The book of Psalms has been designed to be the prayer book of God's people as they wait for the Messiah and his coming kingdom.
Written to join the Hebrew Torah, or the first five books of the Old Testament, the Book of Psalms is a remarkable collection of poems from David, Moses, and other Jewish writers.
Joy, pain, and prayer
Take one look at Psalms makes it clear that it is much more than enlightening literature: it too is God's Word with equal importance like the Torah. The Psalms also carry an excellent order throughout its chapters and is separated into five main books. Each book carries a specific theme complete with its own introduction, key points, and endnotes.

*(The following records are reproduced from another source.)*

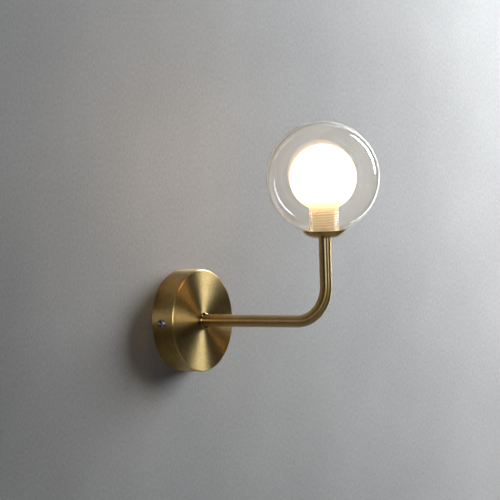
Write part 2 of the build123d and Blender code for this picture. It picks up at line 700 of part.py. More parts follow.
def dome_solid(radius, low):
    return rod(radius, low, dome_centre) + Pos(0, 0, dome_centre) * Sphere(radius)


def make_bulb_cover():
    cover = dome_solid(bulb_radius, bulb_shoulder) - dome_solid(bulb_radius - BULB_WALL, bulb_shoulder)
    return on_lamp(cover)


def make_bulb_board():
    board = block(BOARD_WIDTH, BOARD_THICKNESS, bulb_shoulder, dome_centre - BOARD_HEADROOM)
    return on_lamp(board)


def make_bulb_leds():
    """Square emitters in two columns on both faces of the board."""
    leds = []
    board_height = dome_centre - BOARD_HEADROOM - bulb_shoulder
    rows = int(board_height / LED_PITCH)
    first = bulb_shoulder + (board_height - (rows - 1) * LED_PITCH) / 2
    for row in range(rows):
        height = first + row * LED_PITCH
        for x in (-LED_PITCH / 2, LED_PITCH / 2):
            for side in (-1, 1):
                depth = side * (BOARD_THICKNESS + LED_THICKNESS) / 2
                led = Pos(x, depth, height) * Box(LED_SIZE, LED_THICKNESS, LED_SIZE)
                leds.append(on_lamp(led))
    return leds


# ---------------------------------------------------------------- wires

def make_lamp_wire(side, pole_x, loop_top):
    """Wire from a pole, through the arm, to a contact; side is -1 or +1 along X."""
    bush_standoff = base_nipple_back - BUSH_FLANGE
    turn_standoff = bush_standoff / 2
    track = side * WIRE_SPREAD / 2
    contact_x = side * PIN_SPACING / 2
    spread_start = top_nipple_end + BUSH_FLANGE
    spread_end = spread_start + (contact_base - spread_start) * WIRE_SPREAD_START
    points = [
        (pole_x, -pole_standoff, BLOCK_HEIGHT / 2 - WIRE_GRIP),
        (pole_x, -pole_standoff, loop_top),
        (track, -turn_standoff, loop_top),
        (track, -turn_standoff, 0),
        (track, -ARM_REACH, 0),
        (track, -ARM_REACH, spread_start),
        (contact_x, -ARM_REACH, spread_end),
        (contact_x, -ARM_REACH, contact_base),
    ]
    radii = corner_radii(points)
    radii[2] = min(radii[2], bush_standoff - turn_standoff)
    radii[3] = TUBE_BEND_RADIUS
    return wire(points, radii)


def make_live_wire():
    return make_lamp_wire(-1, block_centre + POLE_PITCH / 2, LIVE_LOOP_TOP)


def make_neutral_wire():
    return make_lamp_wire(1, block_centre - POLE_PITCH / 2, NEUTRAL_LOOP_TOP)


def make_earth_wire():
    """Wire from the arm's ring terminal round to the bracket's."""
    arm_barrel = barrel_mouth(nut_corners)
    bracket_barrel = barrel_mouth(EARTH_HEAD_DIAMETER / 2)
    front = arm_lug_face - barrel_radius
    back = BRACKET_THICKNESS + barrel_radius
    bend_x = EARTH_SCREW_OFFSET + EARTH_LOOP_WIDTH
    points = [
        (arm_barrel - LUG_BARREL_LENGTH / 2, -front, 0),
        (bend_x - WIRE_DIAMETER, -front, 0),
        (bend_x, -(front + back) / 2, EARTH_LOOP_TOP / 2),
        (bend_x - EARTH_LOOP_BACK, -back - EARTH_LOOP_BACK, EARTH_LOOP_TOP),
        (EARTH_SCREW_OFFSET, -back, EARTH_LOOP_TOP - WIRE_DIAMETER),
        (EARTH_SCREW_OFFSET, -back, bracket_barrel - LUG_BARREL_LENGTH / 2),
    ]
    return wire(points, corner_radii(points))


# ---------------------------------------------------------------- nodes

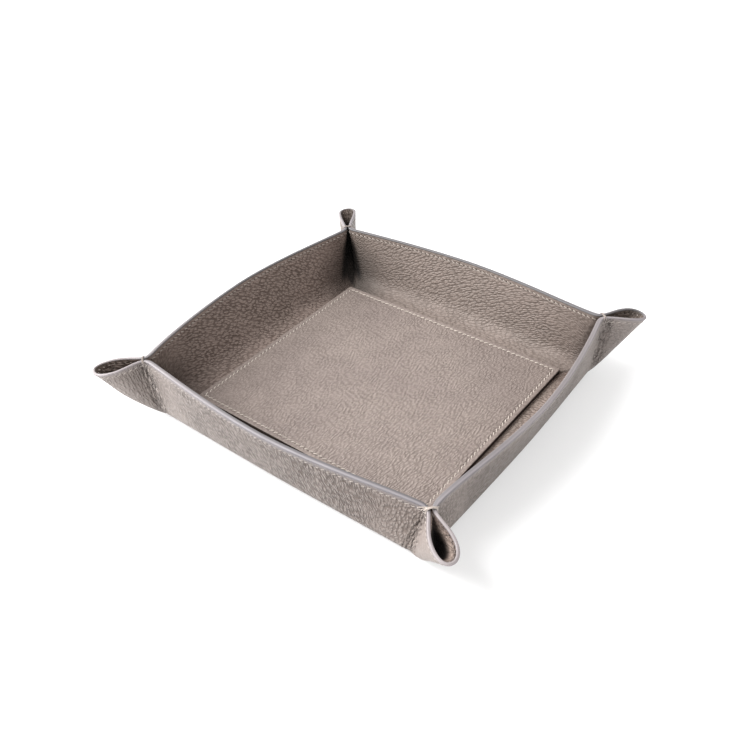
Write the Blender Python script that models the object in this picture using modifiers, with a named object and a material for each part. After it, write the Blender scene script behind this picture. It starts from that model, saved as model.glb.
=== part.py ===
"""Leather tray: two bonded skins folded up into four walls, with pinched and sewn corners.

The walls and the corner ears are one loft. Its lower outline is the rounded rectangle where
the floor folds up, its upper outline is the bowed rim with a teardrop ear at each corner, and
straight lines join the two, as bent leather does. Metres, +Z up, standing on Z = 0 with the
origin under the middle of the floor. +X runs along the longer side.
"""
import math

import bmesh
import bpy
import numpy as np

# Leather and board
SKIN = 0.00135              # thickness of the outer skin and of the lining
SEAM_GAP = 0.0003           # left between two pieces that lie on each other
BOARD = 0.0014              # stiff board under the raised base panel
PANEL_SKIN = 0.0012         # leather on top of the board

# Outline where the floor turns into the walls
BASE_LENGTH = 0.2165
BASE_WIDTH = 0.2065
BASE_CORNER = 0.0150
BASE_WAIST = 0.0010         # the fold line draws in this much between two corners
FOLD_REACH = 0.0110         # the floor starts to curl this far before the fold
FLOOR_LIFT = 0.0001         # the floor rises this much from under the panel's edge to the curl

# Raised base panel, which leaves a strip of floor bare inside the fold
END_STRIP = 0.01575
SIDE_STRIP = 0.02075
PANEL_LENGTH = BASE_LENGTH - 2 * END_STRIP
PANEL_WIDTH = BASE_WIDTH - 2 * SIDE_STRIP
PANEL_CORNER = 0.0016       # rounding of the panel's corners, seen from above
PANEL_EDGE_ROUND = 0.0003   # softened top edge of the panel

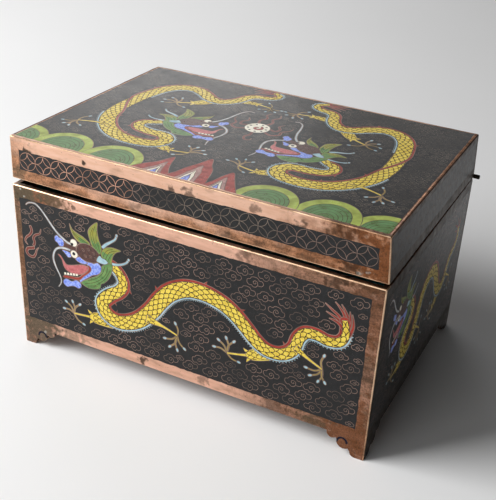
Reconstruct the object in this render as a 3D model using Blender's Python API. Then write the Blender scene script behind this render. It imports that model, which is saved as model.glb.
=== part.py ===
"""Cloisonne enamel box: a copper body on bracket feet, a hinged copper lid, and enamel panels in both.

Metres, +Z up, +X to the right along the front, +Y from the front to the back. The origin is on the
surface that the box stands on, under the middle of the whole object. The pieces are modelled in the
box's own frame, whose origin is under the middle of the front edge, and an empty carries them to the
final one.
"""

import math
from dataclasses import dataclass

import bmesh
import bpy
from mathutils import Matrix, Vector

MM = 0.001

# Body of the box, measured at the seam under the lid
BODY_WIDTH = 165.0 * MM
BODY_DEPTH = 113.4 * MM
BODY_HEIGHT = 78.4 * MM
BODY_WALL = 2.2 * MM
BODY_SIDE_TAPER = 0.6 * MM
BODY_FRONT_TAPER = 0.3 * MM
FLOOR_THICKNESS = 2.0 * MM
FLOOR_ABOVE_SKIRT = 1.0 * MM

# Bracket feet, cut from the lower edge of the four walls
FOOT_WIDTH = 16.5 * MM
FOOT_HEIGHT = 9.0 * MM

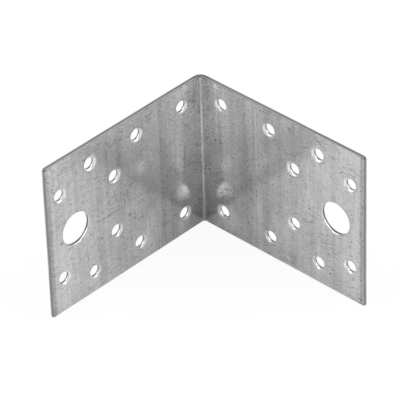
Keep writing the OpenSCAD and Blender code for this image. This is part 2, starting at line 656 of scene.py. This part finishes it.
class Recipe:
    """A material in the making: one Principled shader and the nodes that feed it."""

    def __init__(self, name: str) -> None:
        """Starts an empty material of this name."""
        self.material = bpy.data.materials.new(name)
        self.material.use_nodes = True
        self.tree = self.material.node_tree
        self.tree.nodes.clear()
        self.shader = self.tree.nodes.new("ShaderNodeBsdfPrincipled")
        end = self.tree.nodes.new("ShaderNodeOutputMaterial")
        self.tree.links.new(self.shader.outputs["BSDF"], end.inputs["Surface"])

    def node(self, kind: str, settings: dict | None = None,
             **inputs: Socket | float | tuple) -> bpy.types.Node:
        """Adds a node.

        Args:
            kind: type of the node.
            settings: its own properties.
            inputs: what goes into its sockets, by name with underscores for spaces.

        Returns:
            The node.
        """
        made = self.tree.nodes.new(kind)
        for name, value in (settings or {}).items():
            setattr(made, name, value)
        for name, value in inputs.items():
            self.feed(made.inputs[name.replace("_", " ")], value)
        return made

    def feed(self, socket: Socket, value: Socket | float | tuple) -> None:
        """Links an output to this socket, or sets its value."""
        if isinstance(value, Socket):
            self.tree.links.new(value, socket)
        else:
            socket.default_value = value

    def strip_place(self) -> Socket:
        """Place on the flat strip, in metres."""
        return self.node("ShaderNodeUVMap", {"uv_map": "strip"}).outputs["UV"]

    def object_place(self) -> Socket:
        """Place in the frame, in metres."""
        return self.node("ShaderNodeTexCoord").outputs["Object"]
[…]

Through the Psalms, we learn about the importance of prayer and the acknowledgment of pain, as well as the power of praise and fulfillment of prophecy. Note how the Psalms correspond particularly well with Isaiah, Zechariah, and God's covenant with David in Chapter 7 of 2 Samuel.
Teaching the Word
Focusing on the Hebrew Bible, Book 1 reminds readers to remain faithful to God's covenant and look forward to the Messiah's first – and second – coming.
Hope and a Future
Book 2 continues the momentum of prophecy and prayer, encouraging the Jews to look ahead towards a future King and New Jerusalem for all believers.
Remembering the Promise
Book 3 harkens back to Israel's Exile, teaching readers the dangers of rebellion and benefits of obedience. God's judgment and mercy are also key themes.
Origins and Praise
Book 4 recaps Israel's history with Moses and presents a picture of creation worshipping God as King. These bookends reveal our past and future.
The Messiah's Victory
Salvation and triumph resound in Book 5, disclosing the Messiah's victory over evil, praise from God's people, and the Torah's key role in Psalm 119.